When we apply the achievements of information theory to culture, we must note the difference between the terms “information” and “meaning.” Information is determinateness in general or certainty, its measure is the reduction of uncertainty. The unit of information is a bit, “1” or “0.” In contrast to information, meaning is directed certainty, an act of change in a certain direction. Examples of directed certainty are the evolution of living beings and the evolution of meanings. Humans process information (certainty) into meaning (mediated, that is, directed certainty) by matching information with needs. The unit of meaning is the cultural bit—not just “1” or “0,” but also “+” or “–.” Meaning is information in human action that reproduces the patterns of the world.
“The orderly structures and patterns of which we are most immediately aware are those within our own minds, bodies, and behavior, but virtually all human beings have a strong conviction that corresponding to these patterns of mind and body are similar patterns in what might be called the ‘real world’” (Boulding 1985, p. 9).
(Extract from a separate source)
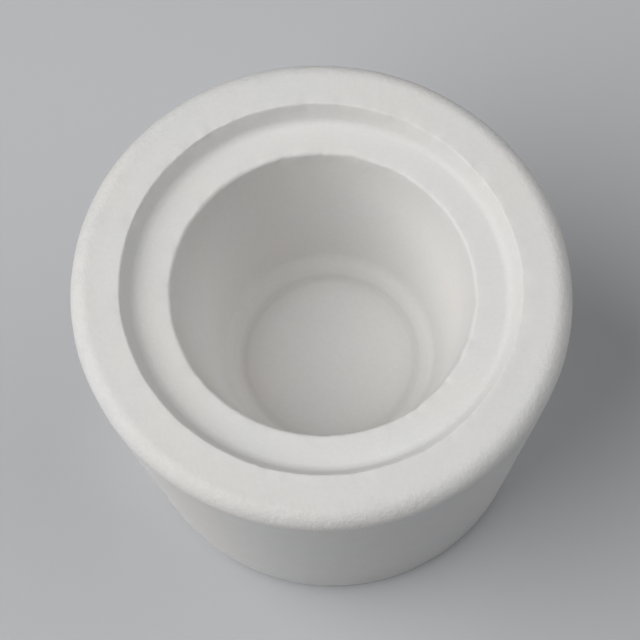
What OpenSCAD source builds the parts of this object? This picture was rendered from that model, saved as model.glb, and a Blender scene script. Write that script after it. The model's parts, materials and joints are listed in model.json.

At the same time, meaning is not limited to a mental act that operates with abstraction. Thinking in itself is not an interaction with meanings as with some “supramundane” entities. Meaning is a material action and the result of an action. When we compare meanings with each other, we can distinguish between their general and particular properties. A clock is a device for measuring time. But this general property of being a clock does not exist in itself. It exists in the context of human activities related to clocks. The abstraction of a clock only makes sense in action, for example when you read and think about what is written in this book.